EXERCISE DIRECTIONS => Please set down exactly the lines of the listing below from the line containing "module gland_nut() color(rubber)" through the line containing "obj.parent = empty", both lines included, leaving out all other lines.
+++ DATASET EXCERPT
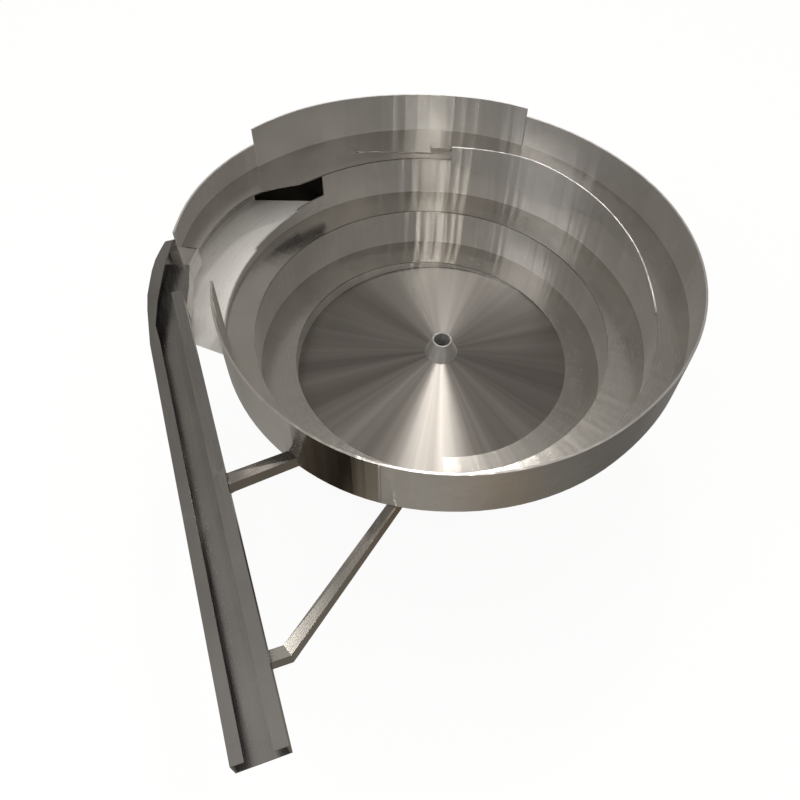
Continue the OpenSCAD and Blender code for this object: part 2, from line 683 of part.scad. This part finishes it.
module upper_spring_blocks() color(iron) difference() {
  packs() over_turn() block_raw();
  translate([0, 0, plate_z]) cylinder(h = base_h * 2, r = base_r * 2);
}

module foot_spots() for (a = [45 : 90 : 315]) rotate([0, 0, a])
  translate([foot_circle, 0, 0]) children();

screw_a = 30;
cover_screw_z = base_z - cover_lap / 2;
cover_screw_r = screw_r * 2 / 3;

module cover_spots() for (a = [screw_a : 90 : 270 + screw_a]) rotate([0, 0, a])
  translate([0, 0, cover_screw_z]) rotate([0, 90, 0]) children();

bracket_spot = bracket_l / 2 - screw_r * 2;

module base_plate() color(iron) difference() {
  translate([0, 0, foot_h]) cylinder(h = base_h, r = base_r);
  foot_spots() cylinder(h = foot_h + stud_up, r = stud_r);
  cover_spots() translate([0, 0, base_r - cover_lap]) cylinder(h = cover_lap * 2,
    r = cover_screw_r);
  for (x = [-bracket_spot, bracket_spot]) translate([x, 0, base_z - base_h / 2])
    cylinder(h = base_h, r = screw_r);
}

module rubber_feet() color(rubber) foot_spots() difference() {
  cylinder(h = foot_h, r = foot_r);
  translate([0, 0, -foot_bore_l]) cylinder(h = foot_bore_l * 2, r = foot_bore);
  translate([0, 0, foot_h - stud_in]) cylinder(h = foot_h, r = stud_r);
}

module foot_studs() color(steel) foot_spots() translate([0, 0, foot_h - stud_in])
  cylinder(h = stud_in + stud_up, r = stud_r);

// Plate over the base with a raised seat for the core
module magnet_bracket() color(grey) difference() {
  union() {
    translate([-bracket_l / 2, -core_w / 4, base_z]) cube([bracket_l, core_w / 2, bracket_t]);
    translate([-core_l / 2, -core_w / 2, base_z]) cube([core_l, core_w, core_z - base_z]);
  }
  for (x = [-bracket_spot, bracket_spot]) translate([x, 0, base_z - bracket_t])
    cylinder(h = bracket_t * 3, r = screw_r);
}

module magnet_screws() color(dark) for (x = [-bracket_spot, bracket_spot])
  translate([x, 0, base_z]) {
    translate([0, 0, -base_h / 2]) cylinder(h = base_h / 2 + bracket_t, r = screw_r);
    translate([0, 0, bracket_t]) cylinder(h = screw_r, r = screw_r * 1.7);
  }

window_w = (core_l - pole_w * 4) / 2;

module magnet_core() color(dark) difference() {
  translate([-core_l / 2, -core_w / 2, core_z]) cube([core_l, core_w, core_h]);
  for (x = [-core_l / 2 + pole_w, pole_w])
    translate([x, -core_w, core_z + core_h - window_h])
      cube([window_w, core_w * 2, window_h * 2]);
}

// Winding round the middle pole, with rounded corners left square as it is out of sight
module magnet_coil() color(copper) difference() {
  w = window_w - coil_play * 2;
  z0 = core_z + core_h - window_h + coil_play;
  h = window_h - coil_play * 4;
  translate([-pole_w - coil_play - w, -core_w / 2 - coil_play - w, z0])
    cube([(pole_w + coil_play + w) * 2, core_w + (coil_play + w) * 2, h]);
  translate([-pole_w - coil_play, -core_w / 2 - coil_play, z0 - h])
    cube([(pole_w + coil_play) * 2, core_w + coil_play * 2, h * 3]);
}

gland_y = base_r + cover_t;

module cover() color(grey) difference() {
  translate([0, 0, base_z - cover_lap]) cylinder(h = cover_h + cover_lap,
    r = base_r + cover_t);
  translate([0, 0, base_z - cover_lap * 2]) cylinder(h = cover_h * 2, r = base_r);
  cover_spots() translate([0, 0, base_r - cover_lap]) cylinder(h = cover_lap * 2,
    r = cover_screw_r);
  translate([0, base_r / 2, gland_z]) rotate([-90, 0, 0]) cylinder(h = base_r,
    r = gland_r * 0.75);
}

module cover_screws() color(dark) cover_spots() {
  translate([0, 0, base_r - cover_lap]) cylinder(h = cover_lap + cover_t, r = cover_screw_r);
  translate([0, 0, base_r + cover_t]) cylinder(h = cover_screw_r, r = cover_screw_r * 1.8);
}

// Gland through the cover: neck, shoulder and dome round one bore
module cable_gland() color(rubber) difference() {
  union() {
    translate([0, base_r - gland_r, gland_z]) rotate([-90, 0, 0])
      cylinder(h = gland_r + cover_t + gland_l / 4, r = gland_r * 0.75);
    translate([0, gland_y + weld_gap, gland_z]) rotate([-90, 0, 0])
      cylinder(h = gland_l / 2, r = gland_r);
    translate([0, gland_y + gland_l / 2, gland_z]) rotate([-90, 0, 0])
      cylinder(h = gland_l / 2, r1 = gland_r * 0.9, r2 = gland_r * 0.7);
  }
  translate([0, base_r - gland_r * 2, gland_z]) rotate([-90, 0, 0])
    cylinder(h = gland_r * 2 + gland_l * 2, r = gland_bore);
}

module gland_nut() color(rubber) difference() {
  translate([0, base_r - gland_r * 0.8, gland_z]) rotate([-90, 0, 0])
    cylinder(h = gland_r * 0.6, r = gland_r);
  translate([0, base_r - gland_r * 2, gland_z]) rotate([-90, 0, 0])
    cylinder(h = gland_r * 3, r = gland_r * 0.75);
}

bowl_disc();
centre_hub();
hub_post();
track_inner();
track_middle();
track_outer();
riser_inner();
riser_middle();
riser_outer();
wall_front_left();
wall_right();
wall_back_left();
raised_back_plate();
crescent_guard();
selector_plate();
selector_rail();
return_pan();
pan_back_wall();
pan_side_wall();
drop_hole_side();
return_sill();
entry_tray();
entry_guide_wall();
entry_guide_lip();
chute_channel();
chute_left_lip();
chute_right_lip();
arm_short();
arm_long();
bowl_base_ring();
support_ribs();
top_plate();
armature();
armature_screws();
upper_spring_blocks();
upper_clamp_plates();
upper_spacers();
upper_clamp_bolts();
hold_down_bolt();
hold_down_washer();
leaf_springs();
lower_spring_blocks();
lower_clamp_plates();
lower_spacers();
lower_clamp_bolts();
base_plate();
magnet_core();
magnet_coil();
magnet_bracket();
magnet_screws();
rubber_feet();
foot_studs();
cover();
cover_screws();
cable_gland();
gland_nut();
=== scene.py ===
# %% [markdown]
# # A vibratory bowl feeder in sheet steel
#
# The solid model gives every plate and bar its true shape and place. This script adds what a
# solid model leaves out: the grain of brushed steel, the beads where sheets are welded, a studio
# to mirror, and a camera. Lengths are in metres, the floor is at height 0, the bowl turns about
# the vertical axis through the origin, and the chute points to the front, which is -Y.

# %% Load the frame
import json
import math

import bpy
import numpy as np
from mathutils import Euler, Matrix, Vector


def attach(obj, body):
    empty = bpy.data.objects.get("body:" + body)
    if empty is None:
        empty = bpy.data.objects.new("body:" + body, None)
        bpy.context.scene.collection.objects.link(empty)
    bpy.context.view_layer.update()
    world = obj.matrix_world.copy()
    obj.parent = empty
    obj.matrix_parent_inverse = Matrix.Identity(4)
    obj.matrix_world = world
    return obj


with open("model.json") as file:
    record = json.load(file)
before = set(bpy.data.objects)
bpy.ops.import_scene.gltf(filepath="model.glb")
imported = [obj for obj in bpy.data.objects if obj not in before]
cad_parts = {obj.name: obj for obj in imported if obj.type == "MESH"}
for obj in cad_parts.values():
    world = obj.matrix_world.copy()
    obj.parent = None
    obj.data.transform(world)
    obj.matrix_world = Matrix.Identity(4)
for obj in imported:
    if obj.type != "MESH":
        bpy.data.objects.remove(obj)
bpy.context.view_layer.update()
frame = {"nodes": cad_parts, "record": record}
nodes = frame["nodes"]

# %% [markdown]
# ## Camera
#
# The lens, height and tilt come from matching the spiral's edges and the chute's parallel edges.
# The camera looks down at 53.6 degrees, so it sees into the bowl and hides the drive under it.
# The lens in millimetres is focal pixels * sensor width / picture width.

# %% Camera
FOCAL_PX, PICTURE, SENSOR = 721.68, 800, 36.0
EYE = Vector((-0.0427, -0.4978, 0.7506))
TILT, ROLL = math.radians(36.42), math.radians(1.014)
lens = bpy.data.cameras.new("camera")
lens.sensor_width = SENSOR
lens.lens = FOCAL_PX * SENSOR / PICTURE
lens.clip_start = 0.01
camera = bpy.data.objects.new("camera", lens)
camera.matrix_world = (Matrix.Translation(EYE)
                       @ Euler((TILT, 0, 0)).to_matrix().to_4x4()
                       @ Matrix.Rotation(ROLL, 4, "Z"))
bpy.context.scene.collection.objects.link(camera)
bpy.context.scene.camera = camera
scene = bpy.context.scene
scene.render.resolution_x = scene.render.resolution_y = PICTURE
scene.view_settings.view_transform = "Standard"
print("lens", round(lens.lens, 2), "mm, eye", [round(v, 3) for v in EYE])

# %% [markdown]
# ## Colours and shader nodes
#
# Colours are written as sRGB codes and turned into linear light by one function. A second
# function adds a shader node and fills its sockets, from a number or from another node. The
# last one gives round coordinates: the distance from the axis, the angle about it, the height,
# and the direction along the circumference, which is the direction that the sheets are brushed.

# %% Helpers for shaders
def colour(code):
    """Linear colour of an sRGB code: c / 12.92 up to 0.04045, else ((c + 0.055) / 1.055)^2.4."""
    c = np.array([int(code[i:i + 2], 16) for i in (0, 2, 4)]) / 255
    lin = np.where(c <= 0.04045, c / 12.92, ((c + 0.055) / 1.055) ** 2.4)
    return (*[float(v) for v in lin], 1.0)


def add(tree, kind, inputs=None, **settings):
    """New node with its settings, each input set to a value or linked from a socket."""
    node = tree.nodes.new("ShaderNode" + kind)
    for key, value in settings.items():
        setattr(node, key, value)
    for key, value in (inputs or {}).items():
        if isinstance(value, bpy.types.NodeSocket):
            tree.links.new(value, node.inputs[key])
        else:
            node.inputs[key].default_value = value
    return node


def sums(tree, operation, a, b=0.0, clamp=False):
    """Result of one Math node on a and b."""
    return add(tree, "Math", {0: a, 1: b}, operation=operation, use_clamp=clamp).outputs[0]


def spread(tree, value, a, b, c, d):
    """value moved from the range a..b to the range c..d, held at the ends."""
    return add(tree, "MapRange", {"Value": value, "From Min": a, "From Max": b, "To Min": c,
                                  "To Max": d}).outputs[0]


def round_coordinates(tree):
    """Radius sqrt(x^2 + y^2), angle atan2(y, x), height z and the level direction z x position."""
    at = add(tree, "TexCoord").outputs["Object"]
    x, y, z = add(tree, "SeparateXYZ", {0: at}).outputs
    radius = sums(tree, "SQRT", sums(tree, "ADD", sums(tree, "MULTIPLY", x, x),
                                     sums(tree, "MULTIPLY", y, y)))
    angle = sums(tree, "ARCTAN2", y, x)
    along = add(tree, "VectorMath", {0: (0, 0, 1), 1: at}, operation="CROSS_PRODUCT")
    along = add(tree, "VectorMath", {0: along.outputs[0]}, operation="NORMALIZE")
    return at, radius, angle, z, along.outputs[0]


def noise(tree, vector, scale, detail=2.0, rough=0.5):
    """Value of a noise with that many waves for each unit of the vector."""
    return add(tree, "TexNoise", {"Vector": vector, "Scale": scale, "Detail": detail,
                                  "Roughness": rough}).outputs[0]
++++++
OUTPUT OF THE TASK =>
module gland_nut() color(rubber) difference() {
  translate([0, base_r - gland_r * 0.8, gland_z]) rotate([-90, 0, 0])
    cylinder(h = gland_r * 0.6, r = gland_r);
  translate([0, base_r - gland_r * 2, gland_z]) rotate([-90, 0, 0])
    cylinder(h = gland_r * 3, r = gland_r * 0.75);
}

bowl_disc();
centre_hub();
hub_post();
track_inner();
track_middle();
track_outer();
riser_inner();
riser_middle();
riser_outer();
wall_front_left();
wall_right();
wall_back_left();
raised_back_plate();
crescent_guard();
selector_plate();
selector_rail();
return_pan();
pan_back_wall();
pan_side_wall();
drop_hole_side();
return_sill();
entry_tray();
entry_guide_wall();
entry_guide_lip();
chute_channel();
chute_left_lip();
chute_right_lip();
arm_short();
arm_long();
bowl_base_ring();
support_ribs();
top_plate();
armature();
armature_screws();
upper_spring_blocks();
upper_clamp_plates();
upper_spacers();
upper_clamp_bolts();
hold_down_bolt();
hold_down_washer();
leaf_springs();
lower_spring_blocks();
lower_clamp_plates();
lower_spacers();
lower_clamp_bolts();
base_plate();
magnet_core();
magnet_coil();
magnet_bracket();
magnet_screws();
rubber_feet();
foot_studs();
cover();
cover_screws();
cable_gland();
gland_nut();
=== scene.py ===
# %% [markdown]
# # A vibratory bowl feeder in sheet steel
#
# The solid model gives every plate and bar its true shape and place. This script adds what a
# solid model leaves out: the grain of brushed steel, the beads where sheets are welded, a studio
# to mirror, and a camera. Lengths are in metres, the floor is at height 0, the bowl turns about
# the vertical axis through the origin, and the chute points to the front, which is -Y.

# %% Load the frame
import json
import math

import bpy
import numpy as np
from mathutils import Euler, Matrix, Vector


def attach(obj, body):
    empty = bpy.data.objects.get("body:" + body)
    if empty is None:
        empty = bpy.data.objects.new("body:" + body, None)
        bpy.context.scene.collection.objects.link(empty)
    bpy.context.view_layer.update()
    world = obj.matrix_world.copy()
    obj.parent = empty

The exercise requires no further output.